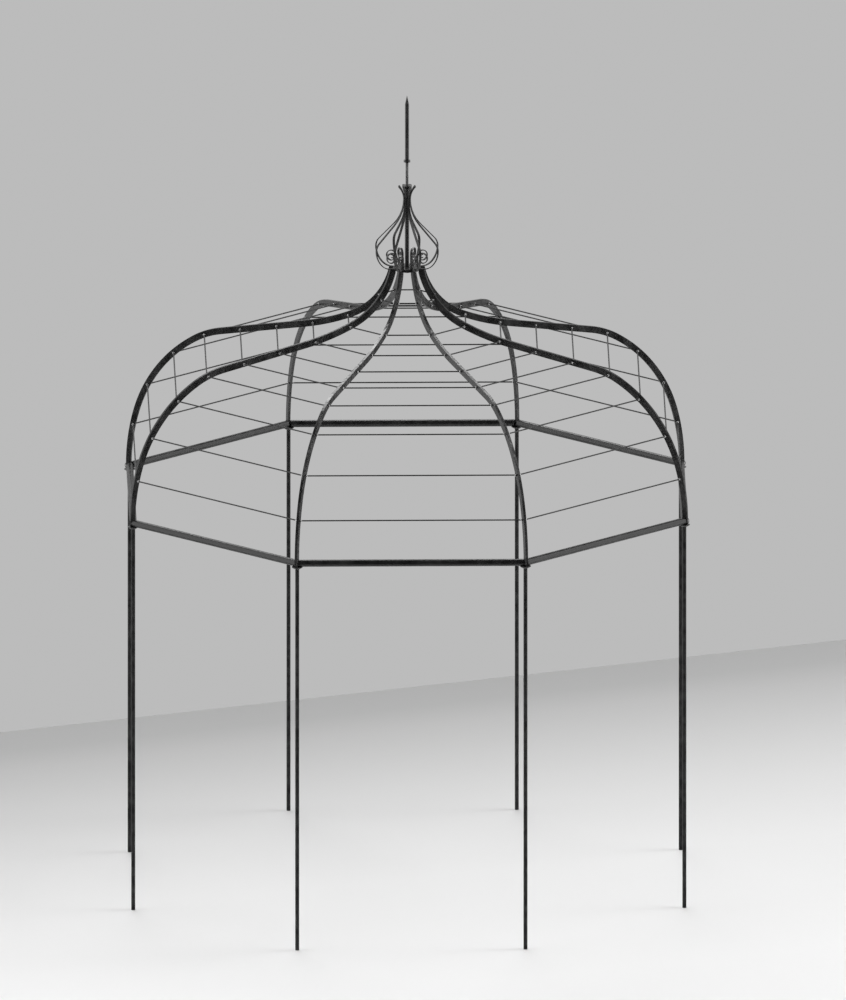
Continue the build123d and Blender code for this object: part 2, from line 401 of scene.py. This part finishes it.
def studio_world():
    """An overhead bank, two side banks and the lit wall in a dim room, and plain grey for the camera."""
    world = bpy.data.worlds.new("studio")
    bpy.context.scene.world = world
    world.use_nodes = True
    nodes, links = world.node_tree.nodes, world.node_tree.links
    nodes.clear()
    direction = add_node(nodes, "ShaderNodeTexCoord").outputs["Generated"]
    split = add_node(nodes, "ShaderNodeSeparateXYZ")
    links.new(direction, split.inputs["Vector"])

    overhead = share_along(nodes, links, direction, CEILING_AIM)
    ceiling = lobe(nodes, links, overhead, CEILING_EDGE, CEILING_LIGHT)

    sideways = maths(nodes, links, "ABSOLUTE", split.outputs["X"])
    past_middle = maths(nodes, links, "SUBTRACT", split.outputs["Y"], SIDE_BANK_PLACE)
    off_middle = maths(nodes, links, "ABSOLUTE", past_middle)
    side_banks = lobe(nodes, links, sideways, SIDE_BANK_EDGE, SIDE_LIGHT)
    beside_object = lobe(nodes, links, off_middle, SIDE_BANK_END, 1.0)
    sides = maths(nodes, links, "MULTIPLY", side_banks, beside_object)

    towards_wall = share_along(nodes, links, direction, radial(WALL_ANGLE))
    wall_breadth = lobe(nodes, links, towards_wall, WALL_SIDE_EDGE, 1.0)
    below_wall_top = lobe(nodes, links, split.outputs["Z"], WALL_TOP_EDGE, 1.0)
    wall = maths(nodes, links, "MULTIPLY", wall_breadth, below_wall_top)
    surroundings = add_node(nodes, "ShaderNodeMapRange")
    surroundings.inputs["To Min"].default_value = ROOM_LIGHT
    surroundings.inputs["To Max"].default_value = BACKDROP_GREY
    links.new(wall, surroundings.inputs["Value"])

    lights = maths(nodes, links, "ADD", ceiling, sides)
    light = add_node(nodes, "ShaderNodeBackground")
    links.new(maths(nodes, links, "ADD", lights, surroundings.outputs["Result"]), light.inputs["Strength"])
    backdrop = add_node(nodes, "ShaderNodeBackground")
    backdrop.inputs["Color"].default_value = (*grey(BACKDROP_GREY), 1)
    backdrop.inputs["Strength"].default_value = 1.0

    path = add_node(nodes, "ShaderNodeLightPath")
    glossy, transmitted = path.outputs["Is Glossy Ray"], path.outputs["Is Transmission Ray"]
    mirrored = maths(nodes, links, "MAXIMUM", glossy, transmitted)
    mirrored_wall = maths(nodes, links, "MULTIPLY", mirrored, wall)
    mix = add_node(nodes, "ShaderNodeMixShader")
    links.new(maths(nodes, links, "MAXIMUM", path.outputs["Is Camera Ray"], mirrored_wall), mix.inputs["Fac"])
    links.new(light.outputs["Background"], mix.inputs[1])
    links.new(backdrop.outputs["Background"], mix.inputs[2])
    out = add_node(nodes, "ShaderNodeOutputWorld")
    links.new(mix.outputs["Shader"], out.inputs["Surface"])


def high_sun():
    """A weak broad sun from high on the right, for short soft shadows to the left of the feet."""
    lamp = bpy.data.lights.new("high_sun", "SUN")
    lamp.energy = SUN_LIGHT
    lamp.angle = SUN_SPREAD
    holder = bpy.data.objects.new("high_sun", lamp)
    holder.rotation_mode = "QUATERNION"
    holder.rotation_quaternion = Vector(SUN_PLACE).to_track_quat("Z", "Y")
    bpy.context.scene.collection.objects.link(holder)


def make_camera():
    """The photograph's parallel view: its turn, its rise and the ring's centre at its pixel."""
    camera = bpy.data.cameras.new("camera")
    camera.type = "ORTHO"
    camera.ortho_scale = IMAGE_HEIGHT * METRES_PER_PIXEL
    holder = bpy.data.objects.new("camera", camera)
    right = Vector((cos(CAMERA_TURN), sin(CAMERA_TURN), 0))
    level_back = Vector((sin(CAMERA_TURN), -cos(CAMERA_TURN), 0))
    back = level_back * cos(CAMERA_RISE) + Vector((0, 0, sin(CAMERA_RISE)))
    up = back.cross(right)
    across = (IMAGE_WIDTH / 2 - RING_CENTRE_X) * METRES_PER_PIXEL
    down = (IMAGE_HEIGHT / 2 - RING_CENTRE_Y) * METRES_PER_PIXEL
    target = Vector((0, 0, EAVE_LEVEL)) + right * across - up * down
    holder.location = target + back * CAMERA_DISTANCE
    holder.rotation_mode = "QUATERNION"
    holder.rotation_quaternion = back.to_track_quat("Z", "Y")
    bpy.context.scene.collection.objects.link(holder)
    bpy.context.scene.camera = holder


graded_floor()
studio_world()
high_sun()
make_camera()
bpy.context.scene.view_settings.view_transform = "Standard"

================

▶ **Written instruction**
In the listing above, reproduce the first line and each one after it through the line that contains "overhead, CEILING_EDGE, CEILING_LIGHT)".

▶ **Solved problem**
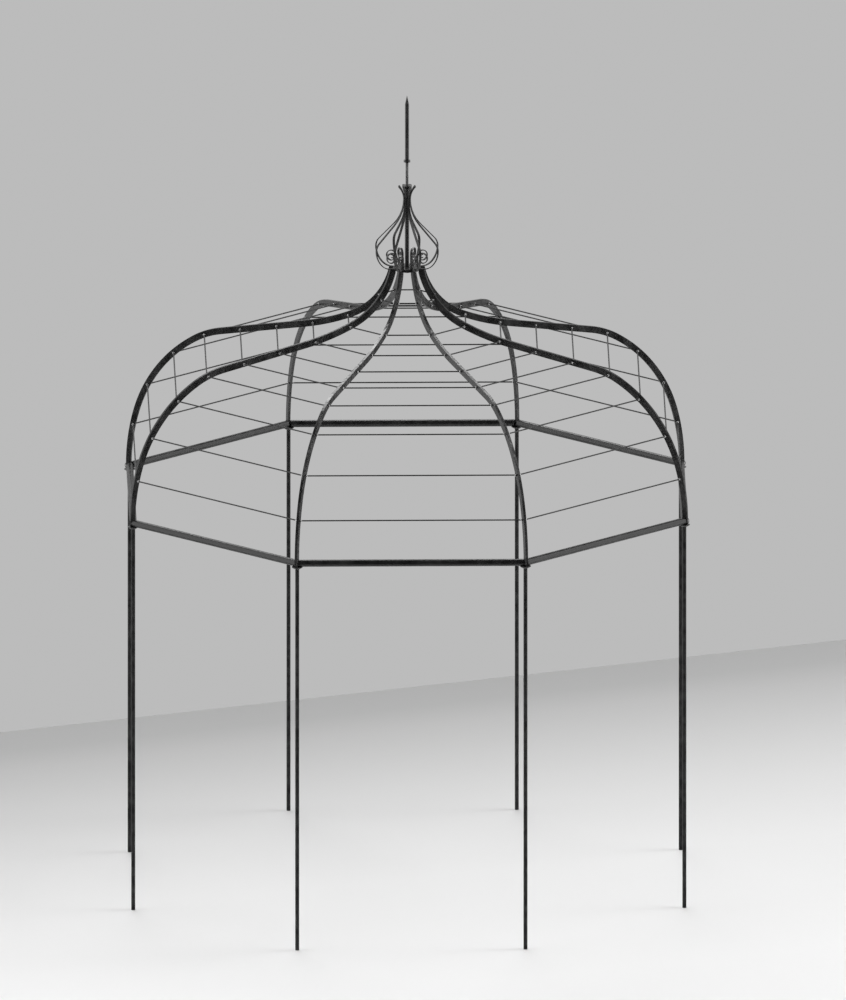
Continue the build123d and Blender code for this object: part 2, from line 401 of scene.py. This part finishes it.
def studio_world():
    """An overhead bank, two side banks and the lit wall in a dim room, and plain grey for the camera."""
    world = bpy.data.worlds.new("studio")
    bpy.context.scene.world = world
    world.use_nodes = True
    nodes, links = world.node_tree.nodes, world.node_tree.links
    nodes.clear()
    direction = add_node(nodes, "ShaderNodeTexCoord").outputs["Generated"]
    split = add_node(nodes, "ShaderNodeSeparateXYZ")
    links.new(direction, split.inputs["Vector"])

    overhead = share_along(nodes, links, direction, CEILING_AIM)
    ceiling = lobe(nodes, links, overhead, CEILING_EDGE, CEILING_LIGHT)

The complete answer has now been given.